__What you need to do__: Copy out each line of the listing that has the word "slide" in it.

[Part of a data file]
+++

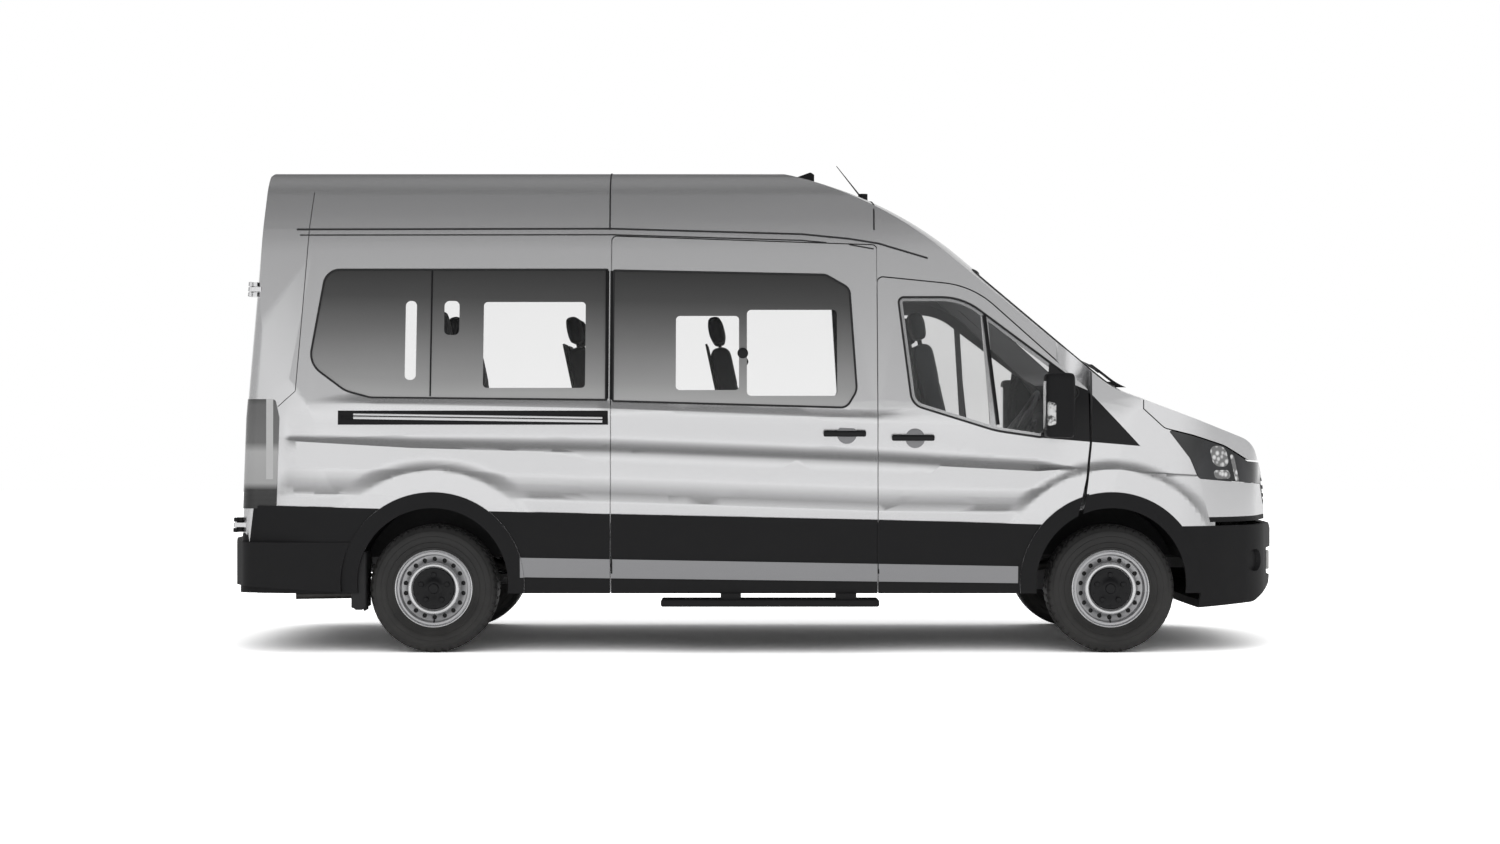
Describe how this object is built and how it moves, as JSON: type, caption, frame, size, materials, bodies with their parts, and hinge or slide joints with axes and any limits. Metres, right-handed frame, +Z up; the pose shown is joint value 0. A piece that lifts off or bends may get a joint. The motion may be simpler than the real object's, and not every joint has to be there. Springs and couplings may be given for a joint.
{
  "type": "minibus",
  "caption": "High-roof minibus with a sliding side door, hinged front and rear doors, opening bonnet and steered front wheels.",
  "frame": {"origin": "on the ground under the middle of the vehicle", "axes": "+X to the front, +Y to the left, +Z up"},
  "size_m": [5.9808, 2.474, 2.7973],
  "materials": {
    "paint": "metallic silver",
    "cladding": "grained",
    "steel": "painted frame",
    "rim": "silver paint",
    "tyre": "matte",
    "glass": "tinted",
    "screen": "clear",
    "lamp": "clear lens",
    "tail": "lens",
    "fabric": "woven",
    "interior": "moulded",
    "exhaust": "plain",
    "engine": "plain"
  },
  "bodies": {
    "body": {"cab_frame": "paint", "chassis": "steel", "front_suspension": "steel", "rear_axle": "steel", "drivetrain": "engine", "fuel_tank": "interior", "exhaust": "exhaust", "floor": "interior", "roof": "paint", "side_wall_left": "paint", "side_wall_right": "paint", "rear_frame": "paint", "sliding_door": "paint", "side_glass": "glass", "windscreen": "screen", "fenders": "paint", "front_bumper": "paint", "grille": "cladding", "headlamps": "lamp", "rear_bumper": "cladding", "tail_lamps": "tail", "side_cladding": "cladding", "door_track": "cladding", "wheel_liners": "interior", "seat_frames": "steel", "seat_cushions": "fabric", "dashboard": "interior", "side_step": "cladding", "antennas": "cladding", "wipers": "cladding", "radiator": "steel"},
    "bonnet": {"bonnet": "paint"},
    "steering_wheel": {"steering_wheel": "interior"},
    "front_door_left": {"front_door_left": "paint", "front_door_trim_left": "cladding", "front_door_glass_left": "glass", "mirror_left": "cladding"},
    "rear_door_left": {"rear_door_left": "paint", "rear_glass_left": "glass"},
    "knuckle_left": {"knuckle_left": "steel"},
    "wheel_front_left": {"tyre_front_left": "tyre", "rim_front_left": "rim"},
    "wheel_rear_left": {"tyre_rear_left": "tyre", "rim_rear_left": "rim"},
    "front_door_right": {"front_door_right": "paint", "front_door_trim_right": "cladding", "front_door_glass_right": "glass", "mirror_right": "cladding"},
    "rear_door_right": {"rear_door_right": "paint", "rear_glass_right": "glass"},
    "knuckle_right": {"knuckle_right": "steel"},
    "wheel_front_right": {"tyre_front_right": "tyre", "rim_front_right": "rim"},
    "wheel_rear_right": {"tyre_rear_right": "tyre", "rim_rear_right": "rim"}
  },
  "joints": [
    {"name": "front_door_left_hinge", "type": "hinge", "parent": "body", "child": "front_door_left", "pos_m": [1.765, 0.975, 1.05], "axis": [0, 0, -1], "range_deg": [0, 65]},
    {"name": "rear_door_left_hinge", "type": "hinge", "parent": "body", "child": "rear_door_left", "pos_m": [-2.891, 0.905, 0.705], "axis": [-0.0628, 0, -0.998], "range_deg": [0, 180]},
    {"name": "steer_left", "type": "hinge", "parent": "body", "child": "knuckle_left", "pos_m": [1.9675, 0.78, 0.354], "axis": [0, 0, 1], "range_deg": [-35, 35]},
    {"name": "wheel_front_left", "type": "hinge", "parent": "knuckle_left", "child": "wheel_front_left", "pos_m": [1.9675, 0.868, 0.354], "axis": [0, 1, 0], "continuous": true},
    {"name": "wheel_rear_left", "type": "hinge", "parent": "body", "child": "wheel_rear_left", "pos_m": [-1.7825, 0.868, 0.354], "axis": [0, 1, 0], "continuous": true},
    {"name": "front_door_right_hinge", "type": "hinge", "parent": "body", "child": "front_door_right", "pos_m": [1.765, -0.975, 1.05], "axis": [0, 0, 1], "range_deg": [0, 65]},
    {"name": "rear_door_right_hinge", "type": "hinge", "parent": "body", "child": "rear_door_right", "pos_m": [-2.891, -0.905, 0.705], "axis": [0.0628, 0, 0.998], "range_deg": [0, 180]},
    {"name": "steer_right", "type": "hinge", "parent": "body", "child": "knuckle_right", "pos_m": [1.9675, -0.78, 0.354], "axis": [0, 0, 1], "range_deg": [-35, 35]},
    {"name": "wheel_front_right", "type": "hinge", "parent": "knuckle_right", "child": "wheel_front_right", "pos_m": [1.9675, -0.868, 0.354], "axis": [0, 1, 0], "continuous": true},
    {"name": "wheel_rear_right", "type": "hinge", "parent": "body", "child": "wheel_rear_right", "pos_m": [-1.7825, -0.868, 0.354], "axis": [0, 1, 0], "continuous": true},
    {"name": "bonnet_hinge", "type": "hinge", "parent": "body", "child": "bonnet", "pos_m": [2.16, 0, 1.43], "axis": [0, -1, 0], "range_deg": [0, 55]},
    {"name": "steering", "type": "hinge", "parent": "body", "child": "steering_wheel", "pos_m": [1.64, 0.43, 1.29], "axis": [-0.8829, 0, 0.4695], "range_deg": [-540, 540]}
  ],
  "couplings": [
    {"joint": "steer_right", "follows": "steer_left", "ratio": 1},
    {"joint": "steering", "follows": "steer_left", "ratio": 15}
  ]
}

+++

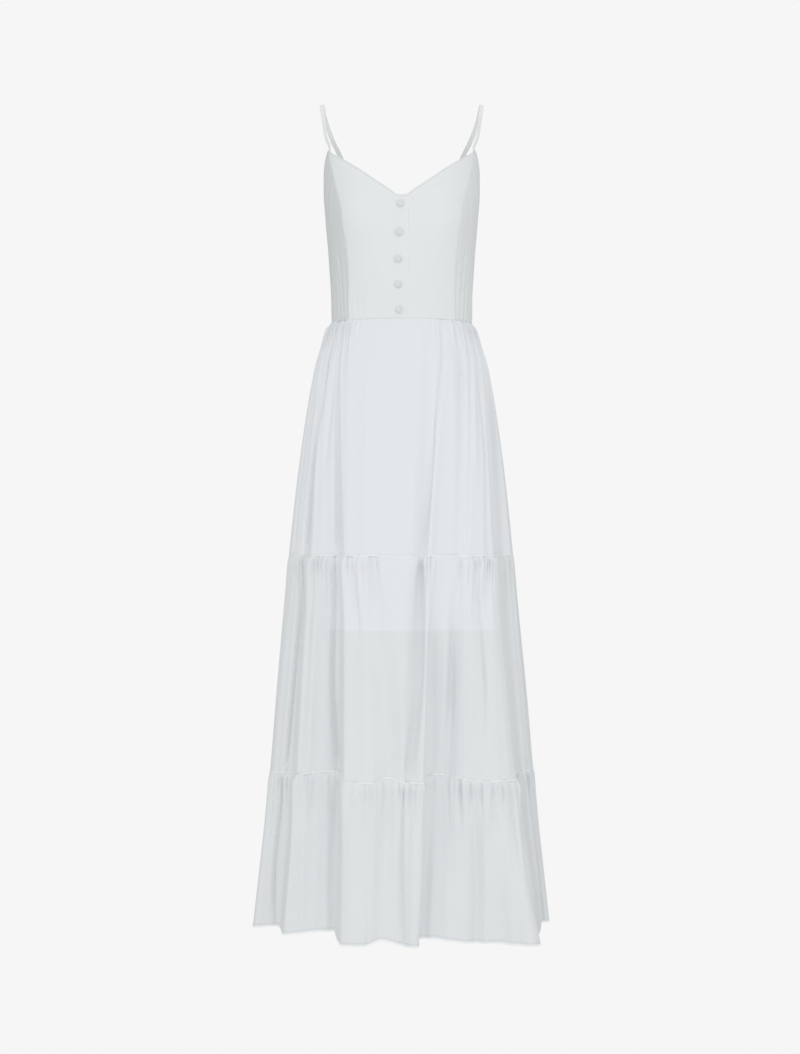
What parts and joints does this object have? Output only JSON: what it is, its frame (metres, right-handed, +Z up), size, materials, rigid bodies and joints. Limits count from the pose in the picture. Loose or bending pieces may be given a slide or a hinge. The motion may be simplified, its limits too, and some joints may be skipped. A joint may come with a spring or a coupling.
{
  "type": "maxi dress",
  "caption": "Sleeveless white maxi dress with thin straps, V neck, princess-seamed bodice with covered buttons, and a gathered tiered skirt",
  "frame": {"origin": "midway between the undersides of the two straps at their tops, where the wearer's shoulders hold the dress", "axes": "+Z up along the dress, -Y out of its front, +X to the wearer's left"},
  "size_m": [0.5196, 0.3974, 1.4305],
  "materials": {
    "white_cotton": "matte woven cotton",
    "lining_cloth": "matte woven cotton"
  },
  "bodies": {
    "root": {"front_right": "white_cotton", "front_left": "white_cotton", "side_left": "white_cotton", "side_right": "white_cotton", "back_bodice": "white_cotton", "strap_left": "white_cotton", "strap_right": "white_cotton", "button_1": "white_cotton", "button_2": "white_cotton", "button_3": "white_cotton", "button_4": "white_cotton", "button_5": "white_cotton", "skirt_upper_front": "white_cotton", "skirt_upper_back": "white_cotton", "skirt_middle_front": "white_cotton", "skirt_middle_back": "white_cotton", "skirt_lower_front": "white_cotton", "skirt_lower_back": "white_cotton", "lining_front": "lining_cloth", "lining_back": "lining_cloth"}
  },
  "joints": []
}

+++

__Written answer__:
Describe how this object is built and how it moves, as JSON: type, caption, frame, size, materials, bodies with their parts, and hinge or slide joints with axes and any limits. Metres, right-handed frame, +Z up; the pose shown is joint value 0. A piece that lifts off or bends may get a joint. The motion may be simpler than the real object's, and not every joint has to be there. Springs and couplings may be given for a joint.
What parts and joints does this object have? Output only JSON: what it is, its frame (metres, right-handed, +Z up), size, materials, rigid bodies and joints. Limits count from the pose in the picture. Loose or bending pieces may be given a slide or a hinge. The motion may be simplified, its limits too, and some joints may be skipped. A joint may come with a spring or a coupling.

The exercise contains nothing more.